Mr McCrory was lying in bed with his partner when the buzzer to their flat jumped into life.
She got up and pressed it, not knowing that she had just let in the man who was going to kill her lover in a brutal and cold-blooded fashion.
Inside the flat complex, the male figures is seen going up and down several flights of stairs as he went in search of flat No 7.
Eventually he finds it on the third floor. Standing outside, the man pauses to take off his ruck sack and puts on a pair of black gloves before rapping repeatedly on the door.
A camera above the flat door showed the flat door opening, and the lone figure walking inside.
Then less than a minute later, he calmly walks out of the flat and down several flights of stairs and back into Shipquay Street to catch City Cab taxi to take him to St Joseph’s Church in Galliagh.
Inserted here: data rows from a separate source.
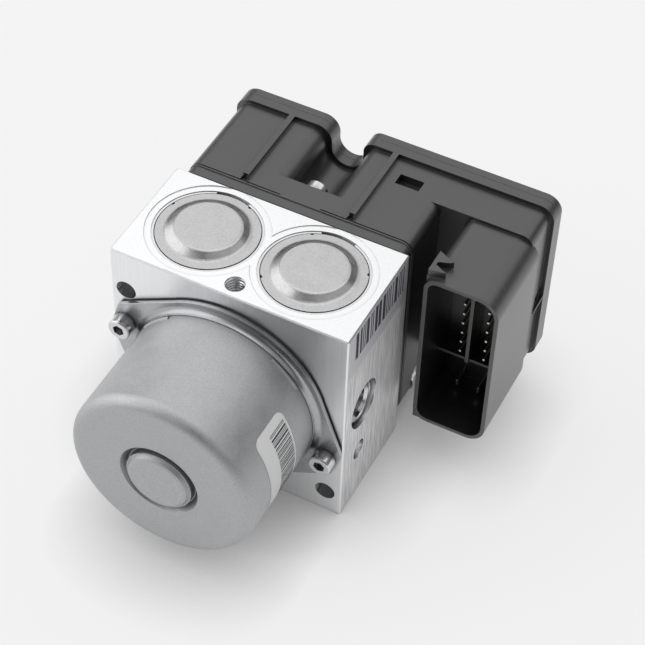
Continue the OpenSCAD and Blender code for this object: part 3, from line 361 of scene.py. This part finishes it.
finishes = {
    "satinSteel": {"dark": (0.45, 0.455, 0.465), "light": (0.57, 0.575, 0.585), "metallic": 1.0,
                   "roughness": (0.5, 0.6), "grainScale": 2000.0, "patchScale": 140.0, "patchShare": 0.35,
                   "contrast": 3.4, "bump": 0.6, "edgeTone": (0.62, 0.62, 0.64), "grimeReach": 0.005,
                   "grimeCurve": 0.8, "grimeTone": (0.17, 0.17, 0.175)},
    "stampedSteel": {"dark": (0.4, 0.405, 0.415), "light": (0.53, 0.535, 0.545), "metallic": 1.0,
                     "roughness": (0.24, 0.34), "grainScale": 1800.0, "patchScale": 160.0, "patchShare": 0.4,
                     "contrast": 1.6, "bump": 0.25, "edgeTone": (0.7, 0.7, 0.72), "grimeReach": 0.003,
                     "grimeTone": (0.1, 0.1, 0.105)},
    "ringSteel": {"dark": (0.66, 0.66, 0.67), "light": (0.82, 0.82, 0.83), "metallic": 1.0,
                  "roughness": (0.2, 0.32), "patchScale": 400.0, "bump": 0.08, "grimeReach": 0.0012,
                  "grimeTone": (0.35, 0.35, 0.36)},
    "cutThread": {"dark": (0.78, 0.785, 0.795), "light": (0.92, 0.925, 0.935), "metallic": 1.0,
                  "roughness": (0.16, 0.24), "stretch": (300.0, 300.0, 4000.0), "bump": 0.1,
                  "grimeReach": 0.0014, "grimeTone": (0.02, 0.02, 0.022)},
    "brightZinc": {"dark": (0.6, 0.6, 0.62), "light": (0.8, 0.8, 0.82), "metallic": 1.0,
                   "roughness": (0.16, 0.3), "patchScale": 400.0, "bump": 0.08, "grimeReach": 0.0025,
                   "grimeCurve": 1.4, "grimeTone": (0.03, 0.03, 0.032)},
    "groundSteel": {"dark": (0.55, 0.56, 0.58), "light": (0.7, 0.71, 0.73), "metallic": 1.0,
                    "roughness": (0.18, 0.32), "stretch": (40.0, 4000.0, 40.0), "bump": 0.1},
    "polishedSteel": {"dark": (0.75, 0.75, 0.77), "light": (0.85, 0.85, 0.87), "metallic": 1.0,
                      "roughness": (0.05, 0.12), "bump": 0.03},
    "springWire": {"dark": (0.34, 0.35, 0.37), "light": (0.5, 0.51, 0.53), "metallic": 1.0,
                   "roughness": (0.25, 0.4), "bump": 0.1},
    "coreSheets": {"dark": (0.2, 0.21, 0.22), "light": (0.36, 0.37, 0.39), "metallic": 0.9,
                   "roughness": (0.35, 0.5), "stretch": (20.0, 5000.0, 20.0), "bump": 0.4},
    "enamelledCopper": {"dark": (0.42, 0.15, 0.05), "light": (0.66, 0.28, 0.11), "metallic": 0.8,
                        "roughness": (0.25, 0.4), "stretch": (900.0, 300.0, 3000.0), "bump": 0.7,
                        "bumpDepth": 0.0003},
    "turnedCopper": {"dark": (0.6, 0.3, 0.16), "light": (0.75, 0.42, 0.26), "metallic": 1.0,
                     "roughness": (0.2, 0.35), "stretch": (30.0, 5000.0, 30.0), "bump": 0.15},
    "tinnedBrass": {"dark": (0.62, 0.58, 0.48), "light": (0.82, 0.79, 0.7), "metallic": 1.0,
                    "roughness": (0.15, 0.28), "bump": 0.05},
    "darkFerrite": {"dark": (0.06, 0.06, 0.065), "light": (0.12, 0.12, 0.125), "roughness": (0.35, 0.5),
                    "grainScale": 1800.0, "bump": 0.2},
    "blackPlastic": {"dark": (0.013, 0.013, 0.0145), "light": (0.028, 0.028, 0.031),
                     "roughness": (0.36, 0.44), "grainScale": 2600.0, "patchScale": 25.0, "bump": 0.3,
                     "specular": 1.0, "coat": 0.6, "coatRoughness": 0.35, "grimeReach": 0.016,
                     "grimeCurve": 1.6, "grimeTone": (0.004, 0.004, 0.0044),
                     "edgeRadius": 0.0004, "edgeTone": (0.1, 0.1, 0.105)},
    "gasketSheet": {"dark": (0.1, 0.12, 0.12), "light": (0.18, 0.2, 0.2), "roughness": (0.5, 0.7),
                    "bump": 0.3},
    "sealRubber": {"dark": (0.012, 0.012, 0.012), "light": (0.03, 0.03, 0.03), "roughness": (0.5, 0.7),
                   "bump": 0.2},
    "pressedCarbon": {"dark": (0.02, 0.02, 0.02), "light": (0.06, 0.06, 0.06), "roughness": (0.5, 0.7),
                      "bump": 0.3},
    "boardGreen": {"dark": (0.008, 0.07, 0.03), "light": (0.02, 0.13, 0.06), "roughness": (0.25, 0.4),
                   "patchScale": 300.0, "bump": 0.15},
    "machinedAluminium": {"dark": (0.83, 0.835, 0.845), "light": (0.94, 0.945, 0.955), "metallic": 1.0,
                          "roughness": (0.28, 0.34), "patchScale": 90.0, "stretch": (2200.0, 2200.0, 14.0),
                          "streakContrast": 1.8, "grainShare": 0.2, "bump": 0.3, "ringDepth": 0.8,
                          "sideRough": 0.5, "sideStretch": 0.85, "sideDark": (0.54, 0.54, 0.555),
                          "sideLight": (0.94, 0.94, 0.945),
                          "grimeReach": 0.0015, "grimeTone": (0.42, 0.42, 0.43),
                          "edgeTone": (0.95, 0.95, 0.95), "edgeRadius": 0.0002},
    "pressedCap": {"dark": (0.44, 0.44, 0.445), "light": (0.6, 0.6, 0.605), "metallic": 1.0,
                   "roughness": (0.24, 0.36), "grainScale": 1300.0, "patchScale": 170.0, "patchShare": 0.5,
                   "contrast": 2.4, "bump": 0.15, "grimeReach": 0.0025, "grimeTone": (0.32, 0.32, 0.325)},
    "labelFilm": {"dark": (0.92, 0.92, 0.93), "light": (0.97, 0.97, 0.98), "roughness": (0.3, 0.4),
                  "grainScale": 1500.0, "bump": 0.05},
    "labelInk": {"dark": (0.03, 0.03, 0.032), "light": (0.06, 0.06, 0.063), "roughness": (0.4, 0.5),
                 "grainScale": 3500.0, "bump": 0.05},
    "etchedField": {"dark": (0.78, 0.775, 0.82), "light": (0.95, 0.945, 0.975), "metallic": 0.6,
                    "roughness": (0.5, 0.6), "stretch": (2200.0, 2200.0, 14.0), "bump": 0.15},
    "etchedMark": {"dark": (0.03, 0.028, 0.04), "light": (0.09, 0.085, 0.11), "metallic": 0.2,
                   "roughness": (0.5, 0.6), "stretch": (2200.0, 2200.0, 14.0), "bump": 0.15},
}
materials = {name: makeFinish(name, look) for name, look in finishes.items()}
print("finishes made:", len(materials))

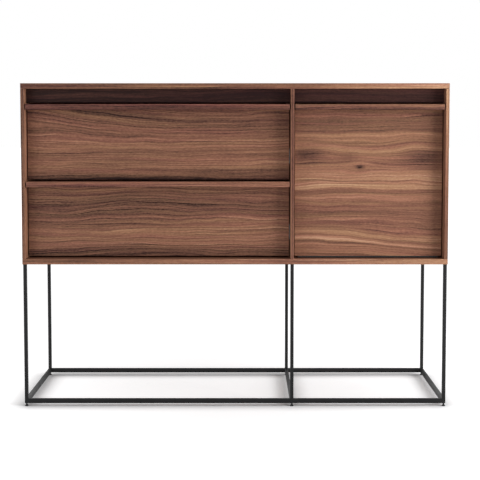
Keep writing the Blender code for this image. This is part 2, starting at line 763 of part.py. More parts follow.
def build_stays():
    """Slotted stays that stop the drop front level."""
    stay = stay_geometry()
    pivot = Vector((0.0, *stay["pivot"]))
    stud = Vector((0.0, *stay["stud"]))
    half_w = STAY_ARM_W / 2
    slot_r = STAY_PIN_R + BORE_GAP
    ear_u = STAY_PLANE + STAY_ARM_T + SEAT
    for side, wall_x, inward in (("left", X_DIVIDER_RIGHT, 1.0), ("right", X_RIGHT_IN, -1.0)):
        def at(distance):
            return inward * distance

        name = "stay_arm_" + side
        bm = bmesh.new()
        outline = stadium(0.0, stay["open"], half_w)
        add_prism(bm, outline, "X", at(STAY_PLANE), at(STAY_PLANE + STAY_ARM_T))
        arm = publish(name, bm, zinc(name), pivot + Vector((wall_x, 0.0, 0.0)))
        arm.rotation_euler = (stay["slope"], 0.0, 0.0)
        bm = bmesh.new()
        cut_u = (at(STAY_PLANE - CUT), at(STAY_PLANE + STAY_ARM_T + CUT))
        add_prism(bm, stadium(stay["shut"], stay["open"], slot_r), "X", *cut_u)
        add_turned(bm, [(slot_r, cut_u[0]), (slot_r, cut_u[1])], (0.0, 0.0, 0.0), "X", PIN_SIDES)
        openings = guide(name + "_slot", bm, arm.location)
        openings.rotation_euler = arm.rotation_euler
        shape_with(arm, openings, "DIFFERENCE")

        name = "stay_stud_" + side
        profile = [
            (STAY_FLANGE_R, at(SEAT)),
            (STAY_FLANGE_R, at(SEAT + STAY_FLANGE_T)),
            (STAY_COLLAR_R, at(SEAT + STAY_FLANGE_T)),
            (STAY_COLLAR_R, at(STAY_PLANE - SEAT)),
            (STAY_PIN_R, at(STAY_PLANE - SEAT)),
            (STAY_PIN_R, at(ear_u)),
            (STAY_HEAD_R, at(ear_u)),
            (STAY_HEAD_R, at(ear_u + STAY_HEAD_T / 2)),
            (STAY_HEAD_TOP_R, at(ear_u + STAY_HEAD_T)),
        ]
        bm = bmesh.new()
        add_turned(bm, profile, (0.0, 0.0, 0.0), "X", PIN_SIDES)
        publish(name, bm, zinc(name), stud + Vector((wall_x, 0.0, 0.0)), smooth=True)

        build_stay_bracket("stay_bracket_" + side, wall_x, inward, ear_u, stay["pivot"])


def build_stay_bracket(name, wall_x, inward, ear_u, pivot):
    """Angle bracket on the back of the door, with the rivet that the arm turns on."""
    pivot_y, pivot_z = pivot
    foot_y = Y_PANEL_BACK + SEAT
    ear_x = (wall_x + inward * ear_u, wall_x + inward * (ear_u + STAY_EAR_T))
    foot_end = wall_x + inward * (ear_u + STAY_BRACKET_W)
    half_h = STAY_BRACKET_H / 2
    ear_r = STAY_ARM_W / 2

    bm = bmesh.new()
    add_prism(bm, rounded_rectangle(
        (min(ear_x[0], foot_end), pivot_z - half_h),
        (max(ear_x[0], foot_end), pivot_z + half_h),
        STAY_FOOT_T, 2,
    ), "Y", foot_y, foot_y + STAY_FOOT_T)
    thing = publish(name, bm, zinc(name))

    shoulder = math.degrees(math.acos(min(1.0, ear_r / half_h)))
    base_y = foot_y + STAY_FOOT_T / 2
    ear = [(base_y, pivot_z - half_h + STAY_FOOT_T)]
    ear += arc((pivot_y, pivot_z), ear_r, -shoulder, shoulder, 8)
    ear += [(base_y, pivot_z + half_h - STAY_FOOT_T)]
    bm = bmesh.new()
    add_prism(bm, ear, "X", ear_x[0], ear_x[1])
    shape_with(thing, guide(name + "_ear", bm), "UNION")

    head_u = STAY_PLANE - SEAT
    profile = [
        (STAY_HEAD_TOP_R, inward * (head_u - STAY_HEAD_T)),
        (STAY_HEAD_R, inward * (head_u - STAY_HEAD_T / 2)),
        (STAY_HEAD_R, inward * head_u),
        (STAY_PIN_R, inward * head_u),
        (STAY_PIN_R, inward * (ear_u + STAY_EAR_T / 2)),
    ]
    bm = bmesh.new()
    add_turned(bm, profile, (wall_x, pivot_y, pivot_z), "X", PIN_SIDES)
    shape_with(thing, guide(name + "_rivet", bm), "UNION")

    screw_x = foot_end - inward * STAY_SCREW_EDGE
    screw_up = half_h - STAY_SCREW_EDGE
    screws = [(screw_x, foot_y, pivot_z + side * screw_up) for side in (-1.0, 1.0)]
    profile = [(SCREW_R, -CUT), (SCREW_R, STAY_FOOT_T + CUT)]
    cut_holes(thing, name + "_screw_holes", profile, screws, "Y")


def build_catch():
    """Magnetic catch on the divider and its strike plate on the door."""
    top_z = Z_LOWER_FRONT + DOOR_FRONT_H - LIP_T - CATCH_DROP
    front_y = Y_PANEL_BACK + SEAT + STRIKE_T + SEAT
    low = (X_DIVIDER_RIGHT + SEAT, front_y, top_z - CATCH_H)
    high = (X_DIVIDER_RIGHT + SEAT + CATCH_W, front_y + CATCH_L, top_z)
    catch = board("magnet_catch", low, high, black_plastic("magnet_catch"), CATCH_EASE)
    middle_y = (low[1] + high[1]) / 2
    screw_z = (low[2] + CATCH_SCREW_INSET, top_z - CATCH_SCREW_INSET)
    screws = [(X_DIVIDER_RIGHT, middle_y, z) for z in screw_z]
    profile = [(SCREW_R, -CUT), (SCREW_R, SEAT + CATCH_W + CUT)]
    cut_holes(catch, "catch_screw_holes", profile, screws, "X")

    middle_x = (low[0] + high[0]) / 2
    middle_z = (low[2] + high[2]) / 2
    bm = bmesh.new()
    add_prism(bm, rounded_rectangle(
        (middle_x - STRIKE_W / 2, middle_z - STRIKE_H / 2),
        (middle_x + STRIKE_W / 2, middle_z + STRIKE_H / 2),
        STRIKE_CORNER_R, 3,
    ), "Y", Y_PANEL_BACK + SEAT, Y_PANEL_BACK + SEAT + STRIKE_T)
    strike = publish("catch_strike", bm, zinc("catch_strike"))
    screw_up = STRIKE_H / 2 - STRIKE_SCREW_INSET
    screws = [(middle_x, Y_PANEL_BACK, middle_z + side * screw_up) for side in (-1.0, 1.0)]
    profile = [(SCREW_R, -CUT), (SCREW_R, SEAT + STRIKE_T + CUT)]
    cut_holes(strike, "strike_screw_holes", profile, screws, "Y")


def build():
    """Make every piece."""
    clear_scene()
    build_case()
    build_recess_board()
    build_legs()
    build_rails()
    build_feet()
    build_drawer("lower", Z_LOWER_FRONT)
    build_drawer("upper", Z_UPPER_FRONT)
    build_front(
        "door",
        X_DIVIDER_RIGHT + FRONT_SIDE_GAP,
        X_RIGHT_IN - FRONT_SIDE_GAP,
        Z_LOWER_FRONT,
        DOOR_FRONT_H,
    )
    build_hinge()
    build_stays()
    build_catch()


build()
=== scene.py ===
"""Looks of a console cabinet: a walnut case and fronts on a slim, welded, black steel base.

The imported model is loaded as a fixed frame, in metres, with +Z up and the fronts facing -Y. Each
sub-assembly dresses its own pieces of it and adds what it leaves out, such as the welds and screws.
"""

from __future__ import annotations

import logging
import math
from collections.abc import Callable, Iterable, Sequence
from dataclasses import dataclass, replace
from enum import Enum
from typing import Any

import bmesh
import bpy
from mathutils import Euler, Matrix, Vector


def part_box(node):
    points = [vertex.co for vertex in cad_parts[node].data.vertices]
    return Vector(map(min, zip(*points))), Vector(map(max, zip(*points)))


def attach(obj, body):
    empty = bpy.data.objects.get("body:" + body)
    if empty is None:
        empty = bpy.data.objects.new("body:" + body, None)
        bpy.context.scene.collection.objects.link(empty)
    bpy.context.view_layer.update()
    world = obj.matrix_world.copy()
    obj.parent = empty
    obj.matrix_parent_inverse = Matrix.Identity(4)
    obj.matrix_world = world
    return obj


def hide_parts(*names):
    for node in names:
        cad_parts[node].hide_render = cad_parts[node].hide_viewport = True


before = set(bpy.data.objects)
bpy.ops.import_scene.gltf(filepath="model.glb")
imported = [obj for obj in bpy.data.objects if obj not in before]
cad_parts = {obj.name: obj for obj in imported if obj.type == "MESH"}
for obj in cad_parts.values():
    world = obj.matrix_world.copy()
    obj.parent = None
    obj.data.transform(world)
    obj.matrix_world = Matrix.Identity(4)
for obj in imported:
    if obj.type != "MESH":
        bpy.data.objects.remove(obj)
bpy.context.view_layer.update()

LOG = logging.getLogger("console_cabinet")
MM = 0.001
PER_MM = 1000.0
ROWS = ("front", "back")
COLUMNS = ("left", "middle", "right")
# The way inwards, along X, from the side where a runner or a bracket is.
SIDES = {"left": 1.0, "right": -1.0}
UP = Vector((0.0, 0.0, 1.0))
DOWN = Vector((0.0, 0.0, -1.0))
BACKWARDS = Vector((0.0, 1.0, 0.0))
RIGHTWARDS = Vector((1.0, 0.0, 0.0))
# A board's surface is an edge where it faces less than this along its thickness, and an end where it
# faces more than this along its length.
EDGE_SLOPE = 0.6
END_SLOPE = 0.7
SMOOTH_ANGLE = math.radians(35.0)
# How many flats make up a round screw or hole.
ROUND_SIDES = 20

Node = bpy.types.Node
Piece = bpy.types.Object
Pair = tuple[float, float]
Stops = tuple[Pair, ...]
Inputs = dict[str | int, Any] | tuple[Any, ...]
Point = tuple[float, float, float]
Place = tuple[Point, Vector, float]


def linear(code: str) -> tuple[float, float, float, float]:
    """Turns an sRGB hex colour into the linear colour that a shader takes.

    Args:
        code: The colour as six hex digits after a hash.

    Returns:
        Linear red, green and blue, and an alpha of 1.
    """
    shares = [int(code[start:start + 2], 16) / 255 for start in (1, 3, 5)]
    red, green, blue = [s / 12.92 if s <= 0.04045 else ((s + 0.055) / 1.055) ** 2.4 for s in shares]
    return red, green, blue, 1.0


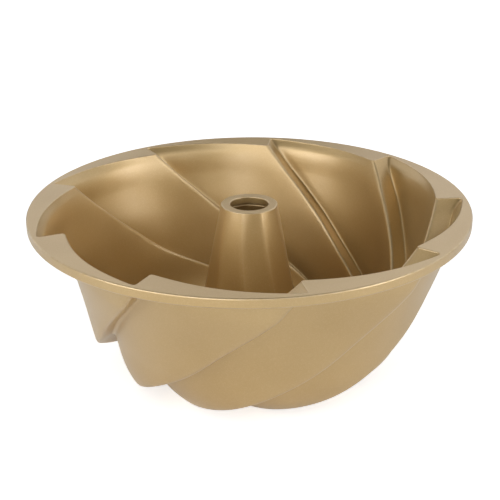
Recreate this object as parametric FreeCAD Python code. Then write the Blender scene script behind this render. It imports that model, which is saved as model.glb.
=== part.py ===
"""Fluted tube cake pan, cast in one piece, modelled as its natural sections.

Frame: millimetres, +Z up, origin on the resting plane, on the axis of the pan.
Nine identical flutes swirl down the wall, across the floor and up to the tube.
A flute is swept along a spine: the crest of the ridge at its clockwise side.
"""
import FreeCAD, Part
import math
import os

Vector = FreeCAD.Vector

# ---- driving dimensions ----------------------------------------------------
FLUTES = 9
RIM_RADIUS = 135.0
HEIGHT = 106.2
FLANGE_THICK = 6.0
FLANGE_ROUND = 1.0        # rounding of the flange's outer edges
WALL = 2.9                # thickness of the casting
RIM_WALL = 2.2            # thinner where the flutes reach the flange's edge
FIRST_TIP = 163.36        # azimuth of the first ridge tip at the rim, degrees
CREST_ROUND = 2.6         # leg of the rounding on top of a ridge
VALLEY_ROUND = 3.0        # leg of the rounding at the deep side of a flute
LOBE_ROUND = 6.2          # the same corner seen from outside
GROOVE_ROUND = 3.0        # leg of the rounding at the bottom of an outer groove
FACET_SOFT = 5.0          # rounding of the tube's upright edges, degrees to each side
RING_ROUND = 0.65         # how far the facets have faded out at the tube's top
LARGEST_STRETCH = 1.8     # limit on the wall's sideways shift where flutes lie flat
VENT_RADIUS = 11.7        # hole at the top of the tube
VENT_LIP = 4.0            # height of the ring round that hole

PITCH = 360.0 / FLUTES

# The spine of a ridge, from the rim to the top of the tube.  Each station gives
# the crest's radius and height, how far it has swirled clockwise, the direction
# in which the flute is recessed (0 outward, 90 down, 180 towards the axis) and
# the depth of the recess.
#            radius  height  swirl   tilt  depth
STATIONS = [(115.7, 106.2, 0.0, 0.0, 17.0),
            (113.3, 100.2, 2.6, 0.0, 13.3),
            (108.0, 87.3, 8.8, 10.0, 13.8),
            (99.9, 65.95, 21.0, 13.6, 11.9),
            (90.4, 43.45, 37.0, 23.0, 12.6),
            (78.3, 26.85, 61.0, 44.1, 16.2),
            (64.8, 18.05, 85.3, 65.4, 15.8),
            (51.3, 15.1, 108.2, 108.7, 12.0),
            (38.5, 29.4, 126.7, 137.4, 9.0),
            (28.1, 55.0, 138.7, 180.0, 0.0),
            (17.5, 106.2, 149.4, 180.0, 0.0)]
FLANGE_BASE = 1.0         # the station at the underside of the flange
FACET_START = 6.5         # from here the sections turn into nine flat facets
TUBE_START = 9.0          # the station where the flutes end and the tube begins


def spacing(i):
    """Length of the crest between stations i and i + 1, seen in profile."""
    p, q = STATIONS[i], STATIONS[i + 1]
    return math.hypot(q[0] - p[0], q[1] - p[1])


def slope(i, column):
    """Rate of change at station i, per millimetre of crest."""
    if i >= TUBE_START:
        return (STATIONS[i + 1][column] - STATIONS[i][column]) / spacing(i)
    lo = max(i - 1, 0)
    length = spacing(i) + (spacing(lo) if lo < i else 0.0)
    return (STATIONS[i + 1][column] - STATIONS[lo][column]) / length


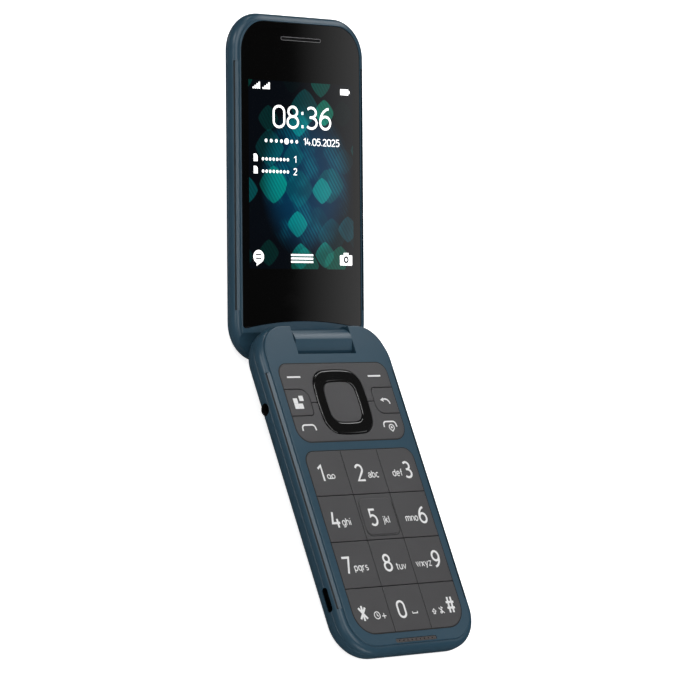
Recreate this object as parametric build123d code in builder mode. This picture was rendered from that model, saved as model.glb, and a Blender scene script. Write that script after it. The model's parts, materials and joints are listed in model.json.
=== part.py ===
"""Flip phone: a keypad half and a screen half on one hinge, standing open on a flat surface.

Every piece is drawn either in the keypad half's own plane, which leans back by the rest
angle, or in the screen half's plane, which stands at the opening angle to it. In both
planes x runs across the phone. In the keypad half y runs from the keypad's middle line to
the hinge. In the screen half y runs from the hinge axis to the earpiece. Heights are
measured from each half's inner face, and they are negative inside the half.
"""

from build123d import *
from math import asin, atan2, cos, degrees, hypot, pi, radians, sin, sqrt, tan
import os

# ---------------------------------------------------------------- driving dimensions, mm
body_width = 55.0
corner_r = 12.0
base_thick = 9.2
lid_thick = 6.7
near_end = 35.25  # from the keypad's middle line to the end at the user
hinge_end = 71.3  # from the keypad's middle line to the end at the hinge
closed_gap = 0.7  # between the two inner faces when shut
open_angle = 155.75  # from shut to the stop
hinge_y = 66.2
hinge_drop = 4.35  # hinge axis below the keypad face
back_edge_r = 5.1  # of the keypad half
seam_chamfer = 0.12  # on both sides of the line where a half's two housings meet

# the inner faces' edges: a low bead all round, and a plateau that stands on it
bead_r = 2.4
plateau_drop = 0.45
plateau_root = 2.0
plateau_inset = 2.4
plateau_near_inset = 2.25
plateau_hinge_inset = 0.7
plateau_edge_r = 0.35

# fingernail groove along both long sides, its ends measured from the hinge axis
groove_start = 10.6
groove_end = 86.5
groove_outer = body_width / 2 - 0.75
groove_inner = body_width / 2 - 2.3
groove_floor = 1.75
groove_top = 0.35

# keypad half, heights below its face
base_seam = 3.0
face_wall = 1.2
rim_wall = 3.3
key_bottom = 1.25
key_proud = 0.15
key_travel = 0.35
key_gap = 0.12  # between a key and the housing
key_split = 0.22  # between two keys
key_edge_r = 0.2
mat_thick = 0.25
dome_sheet_thick = 0.15
stack_gap = 0.05
fit_gap = 0.1  # between fixed pieces inside
slip_gap = 0.02  # between pieces pressed or slid together
over = 1.0  # cutters run this far past the faces they open
board_thick = 0.6
mid_floor_top = 4.05
mid_floor_thick = 0.5
cover_top = 7.8
cover_floor = 0.8
cover_end = 59.9
cover_lip = 2.9
cover_gap = 0.05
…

The 999 alarm was soon raised and police swamped the busy Shipquay Street and launched a hunt for a suspect – named by the PSNI to the media at the time as Kieran McLaughlin, a known dissident republican terrorist.
An examination of the scene revealed that Mr McCrory had been blasted four times with a 12 bore, double barrelled, side by side double triggered sawn-off shotugn from as little as three feet away.
Two rounds pierced the back of his head causing massive damage to the brain and skull. Such was the damage a pathologist said his fatality would have been caused rapidly.
His crime, alleged the killer, was that he was a drug dealer.
A hunt for McLaughlin was launched his picture was released but he could not be found.
At one point the suspect had crossed the border into Donegal and the Gardai were involved in trying to track him and arrest him for murder.
But McLaughlin had evaded capture and crossed the border back into Derry having equipped himself with two cars – a stolen Honda Civic and a Volkswagen Passat.
A week later, the hunt intensified when he was tracked down to his old stomping ground of Galliagh.
Heat seeking cameras on an aerial police surveillance craft directed officers on the ground to a parked car after a large heat glow showed up on its equipment of a person under the vehicle.
After a brief stand off, McLaughlin finally gave himself up and a shotgun, a pistol, shotgun cartridges and ammunition were recovered.
McLaughlin denies murdering Mr McCrory and possession guns and ammunition with intent to supply.
However, he earlier pleaded guilty to possession guns and ammunition in suspicious circumstances.
At the end of his trial, Mr Justice Horner said the prosecution “had not proved beyond reasonable doubt” that McLaughlin was the gunman.
However, the judge found him guilty of possession of the firearms and ammunition with intent to endanger life.